Not an expert, but dugout canoes seem to be a common level of tech. Maybe even a rudimentary sail.

Open ocean sailing seems to have started about 3000 years ago or less.

 
Because this coincides with the Last Glacial Maximum, I guess these people hopscotched by boat down the Pacific coast, rather than traversing through western land routes.

It also seems to fill in a question I had. The earliest sites of human habitation in South America were older than the known habitation sites in North America. That didn't make sense. The fact this site pushes the North American date back almost ten thousand years makes the South American sites less curious.
Argument from randU fallacy, Sybil. Making up numbers and using them as 'data' is a fallacy.
 
The ancient Polynesians were the masters of long distance open ocean navigation.
True, but not until about 3000 years ago. No doubt a few thousand years of colonizing Micronesia helped build the cultural skills to expand across the Pacific.

Speaking of 3000 years ago, that coincides with the end of the Bronze Age and, one of my personal favorites, the end of the Bicameral Mind. What piques my interest is how events in the Mediterranean would affect those over 8000 miles away in Micronesia.

Similarly, if Jaynes' theory was true, how did this apply to those in the Americas and in the Pacific?

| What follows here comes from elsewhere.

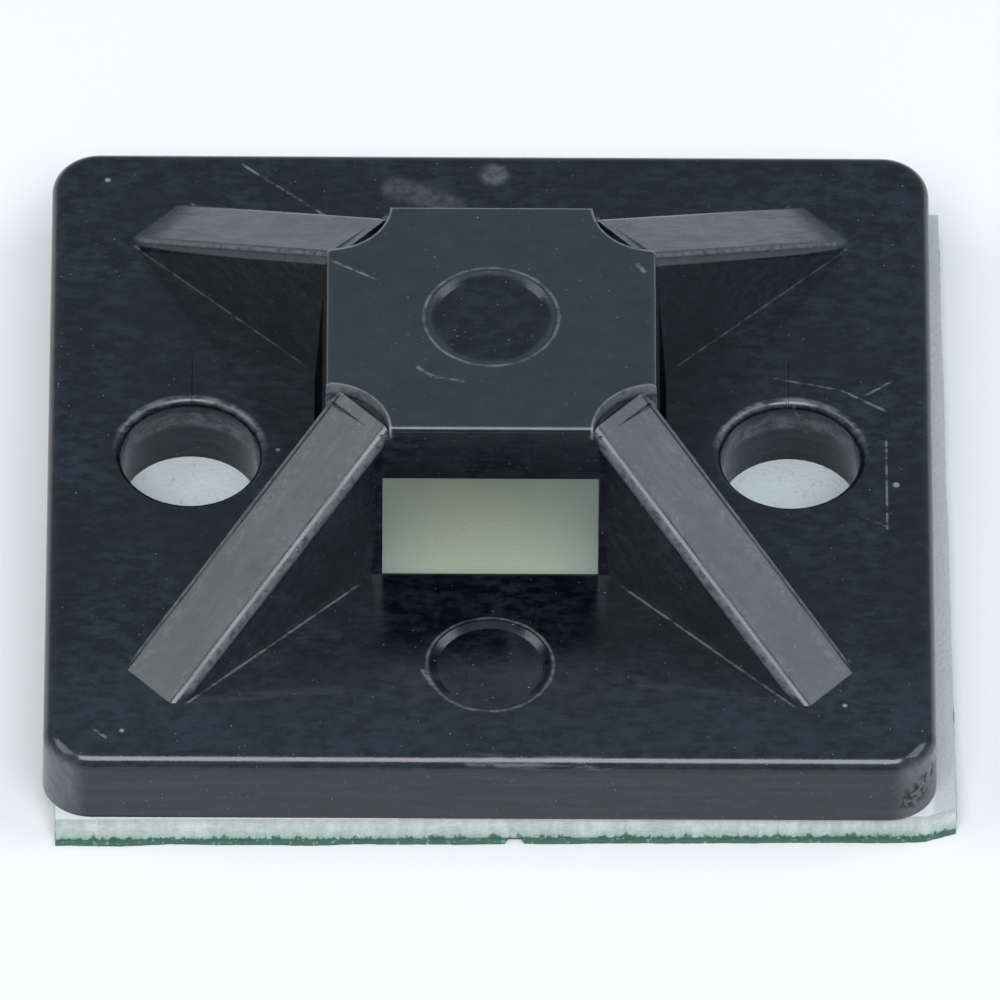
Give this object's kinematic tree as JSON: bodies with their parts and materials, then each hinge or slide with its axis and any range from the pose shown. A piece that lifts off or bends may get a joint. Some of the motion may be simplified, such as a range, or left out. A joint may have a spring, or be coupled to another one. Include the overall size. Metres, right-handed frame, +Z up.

Jaynes theorized that a shift from bicameral mentality marked the beginning of introspection and consciousness as we know it today. According to Jaynes, this bicameral mentality began malfunctioning or "breaking down" during the 2nd millennium BCE. He speculates that primitive ancient societies tended to collapse periodically—for example, Egypt's Intermediate Periods, as well as the periodically vanishing cities of the Mayas—as changes in the environment strained the sociocultural equilibria sustained by this bicameral mindset.

The Late Bronze Age collapse of the 2nd millennium BCE led to mass migrations and created a rash of unexpected situations and stresses that required ancient minds to become more flexible and creative. Self-awareness, or consciousness, was the culturally evolved solution to this problem. This necessity of communicating commonly observed phenomena among individuals who shared no common language or cultural upbringing encouraged those communities to become self-aware to survive in a new environment. Thus, consciousness, like bicameral mentality, emerged as a neurological adaptation to social complexity in a changing world.
 
True, but not until about 3000 years ago. No doubt a few thousand years of colonizing Micronesia helped build the cultural skills to expand across the Pacific.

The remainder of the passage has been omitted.